In the aftermath of World War II, the far right faced a period of marginalization due to the stigma associated with fascist ideologies. However, it experienced a resurgence in the latter part of the 20th century, marked by the emergence of populist leaders, anti-globalization sentiments, and a focus on immigration issues. The far right has capitalized on economic anxieties and identity politics, often presenting itself as a voice against perceived elite establishments. 

The 21st century has witnessed the far right leveraging digital platforms to disseminate its ideologies and connect with like-minded individuals globally. Movements characterized by nationalism, anti-globalism, and anti-immigrant sentiments have gained traction in various parts of the world. These movements often incorporate fears of cultural change and economic instability, contributing to their appeal among certain demographics. This appeal is linked to a need for the protection of national cultural identity and the fear of cultural/ethnic changes and economic threats in the context of profound economic/political and social crises.

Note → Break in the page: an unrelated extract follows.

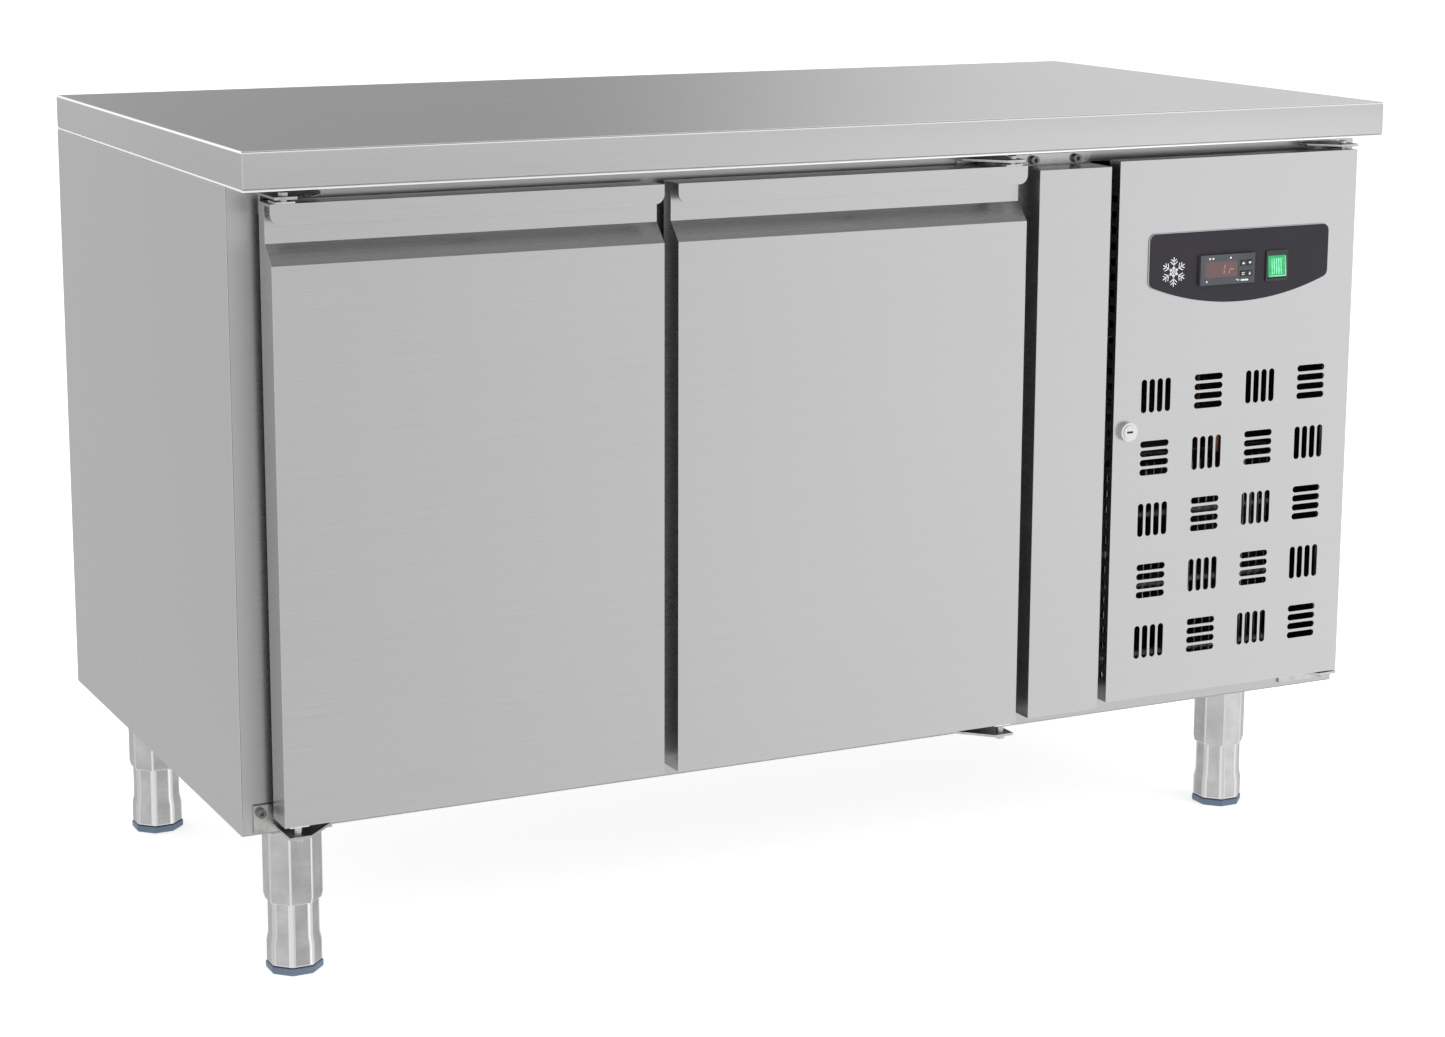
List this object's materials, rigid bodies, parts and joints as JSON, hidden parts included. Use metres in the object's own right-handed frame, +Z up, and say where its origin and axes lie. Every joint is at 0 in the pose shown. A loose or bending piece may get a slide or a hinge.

It's essential to note the diversity within the far-right spectrum. It ranges from populist movements with electoral success to more extremist and fringe groups. The far right's ideologies can vary, encompassing nationalism, nativism (prioritizing ‘native-born’ residents), authoritarianism, and anti-globalization sentiments. The movement's adaptability and ability to respond to social and economic anxieties underscore its continued relevance in contemporary political landscapes.